---------- MATERIAL FOR THIS TASK
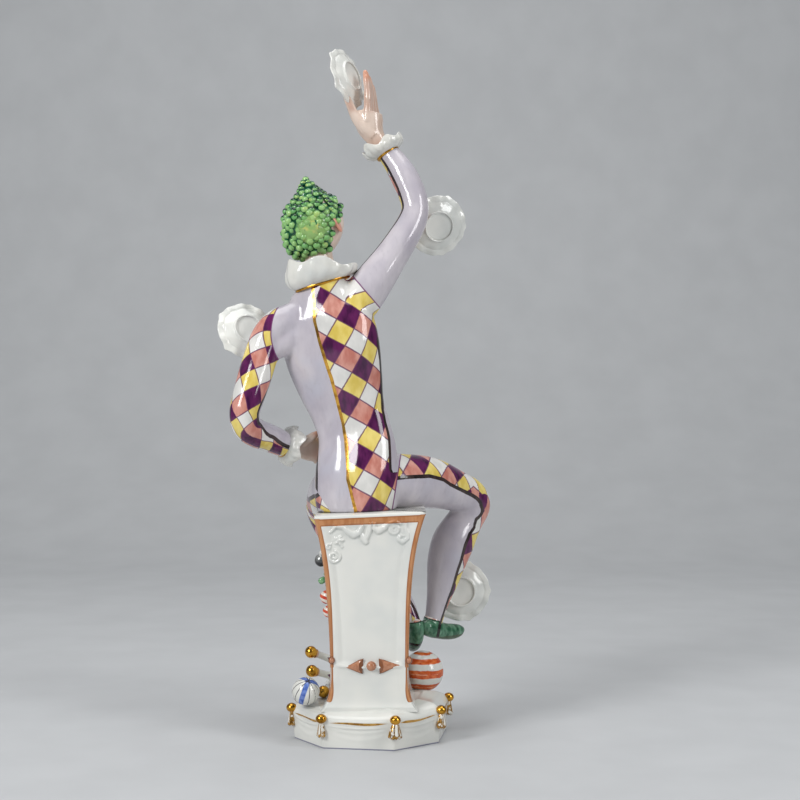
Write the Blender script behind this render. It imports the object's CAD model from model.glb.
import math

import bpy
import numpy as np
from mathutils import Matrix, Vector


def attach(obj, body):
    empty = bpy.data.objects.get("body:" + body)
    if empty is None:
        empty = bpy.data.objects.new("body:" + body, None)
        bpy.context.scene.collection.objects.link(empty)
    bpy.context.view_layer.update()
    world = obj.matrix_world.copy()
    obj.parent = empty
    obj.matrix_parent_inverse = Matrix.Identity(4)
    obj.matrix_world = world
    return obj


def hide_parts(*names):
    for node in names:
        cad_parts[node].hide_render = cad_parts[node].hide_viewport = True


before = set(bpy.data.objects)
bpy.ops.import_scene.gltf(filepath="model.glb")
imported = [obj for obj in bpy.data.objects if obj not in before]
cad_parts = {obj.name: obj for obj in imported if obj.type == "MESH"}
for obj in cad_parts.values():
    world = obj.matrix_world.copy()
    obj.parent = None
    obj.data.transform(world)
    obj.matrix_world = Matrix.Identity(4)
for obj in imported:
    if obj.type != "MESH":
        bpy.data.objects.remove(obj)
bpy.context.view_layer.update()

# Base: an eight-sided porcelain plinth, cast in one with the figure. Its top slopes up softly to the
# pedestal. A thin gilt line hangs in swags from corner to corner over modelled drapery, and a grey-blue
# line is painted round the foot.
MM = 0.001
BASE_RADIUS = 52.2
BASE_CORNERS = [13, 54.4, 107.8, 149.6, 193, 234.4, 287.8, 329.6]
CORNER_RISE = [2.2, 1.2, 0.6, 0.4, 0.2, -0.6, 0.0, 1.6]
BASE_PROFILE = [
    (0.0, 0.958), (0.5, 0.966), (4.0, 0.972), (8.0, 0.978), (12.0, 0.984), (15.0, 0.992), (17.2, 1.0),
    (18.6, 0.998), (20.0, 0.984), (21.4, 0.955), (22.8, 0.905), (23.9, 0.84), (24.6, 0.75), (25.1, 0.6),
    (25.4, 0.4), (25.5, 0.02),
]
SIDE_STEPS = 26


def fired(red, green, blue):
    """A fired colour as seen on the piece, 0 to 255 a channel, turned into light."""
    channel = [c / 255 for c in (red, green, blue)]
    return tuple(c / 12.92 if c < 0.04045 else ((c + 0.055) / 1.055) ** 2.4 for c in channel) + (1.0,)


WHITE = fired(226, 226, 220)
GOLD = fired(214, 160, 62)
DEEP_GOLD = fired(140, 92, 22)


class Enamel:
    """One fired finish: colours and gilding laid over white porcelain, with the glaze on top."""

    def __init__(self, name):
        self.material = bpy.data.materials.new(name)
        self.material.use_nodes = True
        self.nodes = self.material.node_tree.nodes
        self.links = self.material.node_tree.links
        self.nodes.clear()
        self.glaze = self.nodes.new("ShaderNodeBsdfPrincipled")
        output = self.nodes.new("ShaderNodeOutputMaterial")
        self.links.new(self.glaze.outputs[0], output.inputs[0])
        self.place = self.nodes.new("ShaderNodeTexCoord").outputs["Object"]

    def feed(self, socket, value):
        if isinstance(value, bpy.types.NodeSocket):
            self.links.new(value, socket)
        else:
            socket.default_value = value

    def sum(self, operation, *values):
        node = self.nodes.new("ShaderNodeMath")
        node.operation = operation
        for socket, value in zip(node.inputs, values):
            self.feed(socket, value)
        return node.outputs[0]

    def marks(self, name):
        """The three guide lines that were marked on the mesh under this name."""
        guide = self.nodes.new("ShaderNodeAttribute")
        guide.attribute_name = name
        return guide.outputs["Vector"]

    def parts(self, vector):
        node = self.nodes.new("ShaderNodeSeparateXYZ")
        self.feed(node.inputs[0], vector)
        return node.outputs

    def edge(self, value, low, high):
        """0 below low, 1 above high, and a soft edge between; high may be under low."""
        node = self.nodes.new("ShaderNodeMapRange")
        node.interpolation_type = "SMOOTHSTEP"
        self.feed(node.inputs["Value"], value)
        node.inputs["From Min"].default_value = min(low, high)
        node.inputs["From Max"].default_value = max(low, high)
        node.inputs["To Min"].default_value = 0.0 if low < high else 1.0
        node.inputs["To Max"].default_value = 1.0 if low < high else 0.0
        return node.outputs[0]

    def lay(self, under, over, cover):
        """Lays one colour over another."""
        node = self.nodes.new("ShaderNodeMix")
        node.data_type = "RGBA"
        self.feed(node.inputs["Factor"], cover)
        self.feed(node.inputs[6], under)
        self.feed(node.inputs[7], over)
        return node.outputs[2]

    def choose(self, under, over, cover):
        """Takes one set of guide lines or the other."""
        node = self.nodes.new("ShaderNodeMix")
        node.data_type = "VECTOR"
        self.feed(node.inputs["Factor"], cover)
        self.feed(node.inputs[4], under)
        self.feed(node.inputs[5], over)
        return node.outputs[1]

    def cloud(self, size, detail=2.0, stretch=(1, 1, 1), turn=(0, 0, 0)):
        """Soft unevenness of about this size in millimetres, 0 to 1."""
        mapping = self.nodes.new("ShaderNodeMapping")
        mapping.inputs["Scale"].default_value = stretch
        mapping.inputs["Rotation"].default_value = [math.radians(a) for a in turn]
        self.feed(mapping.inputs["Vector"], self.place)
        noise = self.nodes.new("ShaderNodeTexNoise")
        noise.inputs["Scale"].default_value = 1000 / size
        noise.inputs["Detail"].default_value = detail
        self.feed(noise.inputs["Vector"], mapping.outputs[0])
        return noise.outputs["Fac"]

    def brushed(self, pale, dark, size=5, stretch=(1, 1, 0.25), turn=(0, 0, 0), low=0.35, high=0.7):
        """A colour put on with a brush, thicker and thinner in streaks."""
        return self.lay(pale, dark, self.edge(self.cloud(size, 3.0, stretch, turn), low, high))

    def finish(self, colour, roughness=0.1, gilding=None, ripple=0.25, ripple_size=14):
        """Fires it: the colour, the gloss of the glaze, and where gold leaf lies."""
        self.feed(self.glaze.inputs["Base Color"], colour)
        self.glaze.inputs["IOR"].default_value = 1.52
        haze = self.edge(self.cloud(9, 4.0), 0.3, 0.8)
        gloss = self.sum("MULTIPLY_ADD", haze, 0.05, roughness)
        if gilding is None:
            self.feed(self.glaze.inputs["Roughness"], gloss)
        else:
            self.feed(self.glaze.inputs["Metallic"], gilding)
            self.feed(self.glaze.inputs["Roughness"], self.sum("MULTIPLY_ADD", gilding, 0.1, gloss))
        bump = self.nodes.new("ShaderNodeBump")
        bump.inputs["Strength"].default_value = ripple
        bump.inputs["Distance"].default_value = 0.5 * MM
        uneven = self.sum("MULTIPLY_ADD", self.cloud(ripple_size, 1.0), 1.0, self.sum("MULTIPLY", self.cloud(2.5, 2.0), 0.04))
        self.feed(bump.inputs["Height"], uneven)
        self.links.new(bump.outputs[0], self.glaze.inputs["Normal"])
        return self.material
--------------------
---------- MATERIAL FOR THIS TASK
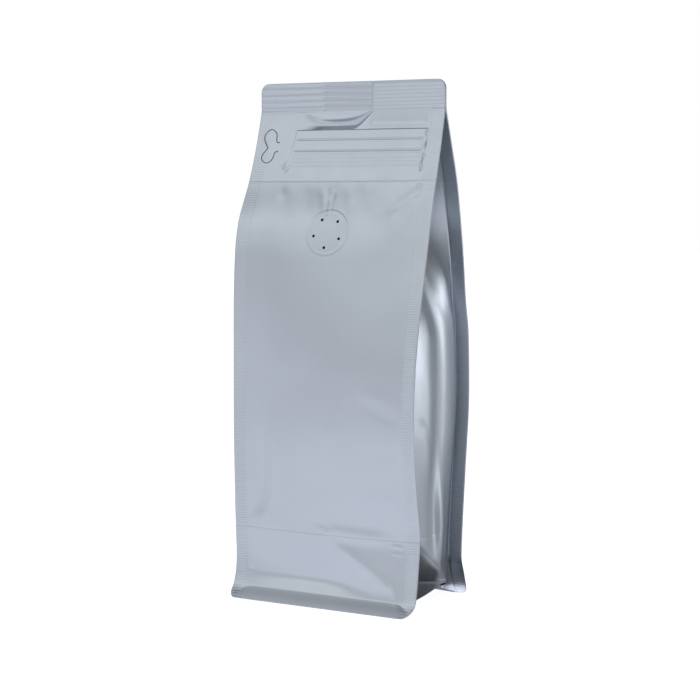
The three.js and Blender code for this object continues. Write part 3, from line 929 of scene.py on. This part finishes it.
--------------------
---------- MATERIAL FOR THIS TASK
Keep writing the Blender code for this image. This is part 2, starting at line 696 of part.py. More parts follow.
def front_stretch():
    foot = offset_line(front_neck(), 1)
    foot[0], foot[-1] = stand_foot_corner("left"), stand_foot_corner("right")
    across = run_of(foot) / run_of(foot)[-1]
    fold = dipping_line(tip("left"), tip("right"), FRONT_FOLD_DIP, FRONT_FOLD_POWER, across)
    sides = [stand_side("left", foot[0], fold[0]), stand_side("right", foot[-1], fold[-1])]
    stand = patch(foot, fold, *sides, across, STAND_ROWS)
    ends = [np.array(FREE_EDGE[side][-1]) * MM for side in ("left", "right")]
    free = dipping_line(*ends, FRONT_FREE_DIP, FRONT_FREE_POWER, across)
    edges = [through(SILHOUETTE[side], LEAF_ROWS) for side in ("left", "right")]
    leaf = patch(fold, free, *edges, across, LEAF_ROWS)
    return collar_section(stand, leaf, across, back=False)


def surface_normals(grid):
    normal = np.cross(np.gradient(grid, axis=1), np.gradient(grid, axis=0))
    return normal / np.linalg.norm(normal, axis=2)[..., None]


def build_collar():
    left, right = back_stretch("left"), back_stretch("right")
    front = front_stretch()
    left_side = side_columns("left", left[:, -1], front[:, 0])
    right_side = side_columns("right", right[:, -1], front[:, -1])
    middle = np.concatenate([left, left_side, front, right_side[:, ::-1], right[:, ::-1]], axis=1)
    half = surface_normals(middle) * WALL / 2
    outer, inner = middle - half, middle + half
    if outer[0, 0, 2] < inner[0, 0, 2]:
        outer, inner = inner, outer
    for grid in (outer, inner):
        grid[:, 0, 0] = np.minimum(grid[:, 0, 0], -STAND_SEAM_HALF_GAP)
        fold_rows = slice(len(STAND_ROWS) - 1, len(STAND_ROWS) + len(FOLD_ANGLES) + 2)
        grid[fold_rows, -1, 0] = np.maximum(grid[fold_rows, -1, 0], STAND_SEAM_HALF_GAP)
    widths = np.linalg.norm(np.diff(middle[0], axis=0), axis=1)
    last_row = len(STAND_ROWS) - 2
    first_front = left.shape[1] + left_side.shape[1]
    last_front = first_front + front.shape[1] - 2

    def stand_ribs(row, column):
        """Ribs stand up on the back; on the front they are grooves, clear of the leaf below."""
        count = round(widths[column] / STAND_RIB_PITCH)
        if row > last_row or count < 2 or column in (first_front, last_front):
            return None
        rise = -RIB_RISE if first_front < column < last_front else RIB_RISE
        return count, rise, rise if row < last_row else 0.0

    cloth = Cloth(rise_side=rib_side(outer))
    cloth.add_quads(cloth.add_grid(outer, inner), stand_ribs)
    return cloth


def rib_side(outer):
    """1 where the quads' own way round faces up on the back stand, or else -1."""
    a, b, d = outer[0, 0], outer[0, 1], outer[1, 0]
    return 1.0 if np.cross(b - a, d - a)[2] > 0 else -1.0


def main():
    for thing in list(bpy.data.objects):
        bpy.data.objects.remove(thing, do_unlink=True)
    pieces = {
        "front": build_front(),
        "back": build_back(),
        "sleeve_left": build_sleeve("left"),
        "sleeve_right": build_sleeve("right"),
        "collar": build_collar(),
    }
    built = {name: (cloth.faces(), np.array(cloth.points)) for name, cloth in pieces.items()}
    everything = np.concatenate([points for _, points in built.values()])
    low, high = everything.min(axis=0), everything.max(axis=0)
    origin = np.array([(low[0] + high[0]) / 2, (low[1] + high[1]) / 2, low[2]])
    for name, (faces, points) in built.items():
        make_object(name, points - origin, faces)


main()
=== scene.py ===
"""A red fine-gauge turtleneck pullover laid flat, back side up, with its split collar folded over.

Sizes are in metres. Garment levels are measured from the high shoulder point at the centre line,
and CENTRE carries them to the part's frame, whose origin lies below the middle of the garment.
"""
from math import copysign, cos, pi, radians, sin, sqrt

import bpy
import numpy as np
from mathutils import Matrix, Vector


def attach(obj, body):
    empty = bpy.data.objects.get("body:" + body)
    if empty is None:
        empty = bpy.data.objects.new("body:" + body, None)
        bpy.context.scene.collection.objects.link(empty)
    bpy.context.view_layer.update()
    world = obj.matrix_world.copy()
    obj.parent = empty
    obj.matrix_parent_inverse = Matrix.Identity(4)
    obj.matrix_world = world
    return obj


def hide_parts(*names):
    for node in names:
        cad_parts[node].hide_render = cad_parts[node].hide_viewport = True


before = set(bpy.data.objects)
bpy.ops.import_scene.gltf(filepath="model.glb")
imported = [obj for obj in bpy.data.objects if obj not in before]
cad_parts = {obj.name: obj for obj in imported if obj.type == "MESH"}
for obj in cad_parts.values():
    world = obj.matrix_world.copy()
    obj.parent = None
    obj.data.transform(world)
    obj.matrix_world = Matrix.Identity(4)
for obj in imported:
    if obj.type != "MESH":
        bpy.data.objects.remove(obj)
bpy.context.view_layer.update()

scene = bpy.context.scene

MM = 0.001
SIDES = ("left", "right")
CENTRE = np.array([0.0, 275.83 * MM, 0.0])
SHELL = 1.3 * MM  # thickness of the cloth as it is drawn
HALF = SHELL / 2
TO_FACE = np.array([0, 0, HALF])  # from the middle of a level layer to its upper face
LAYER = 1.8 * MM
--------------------
» **PROBLEM TO WORK ON**
Return all lines containing "Blender".

» **FINISHED EXERCISE**
Write the Blender script behind this render. It imports the object's CAD model from model.glb.
The three.js and Blender code for this object continues. Write part 3, from line 929 of scene.py on. This part finishes it.
Keep writing the Blender code for this image. This is part 2, starting at line 696 of part.py. More parts follow.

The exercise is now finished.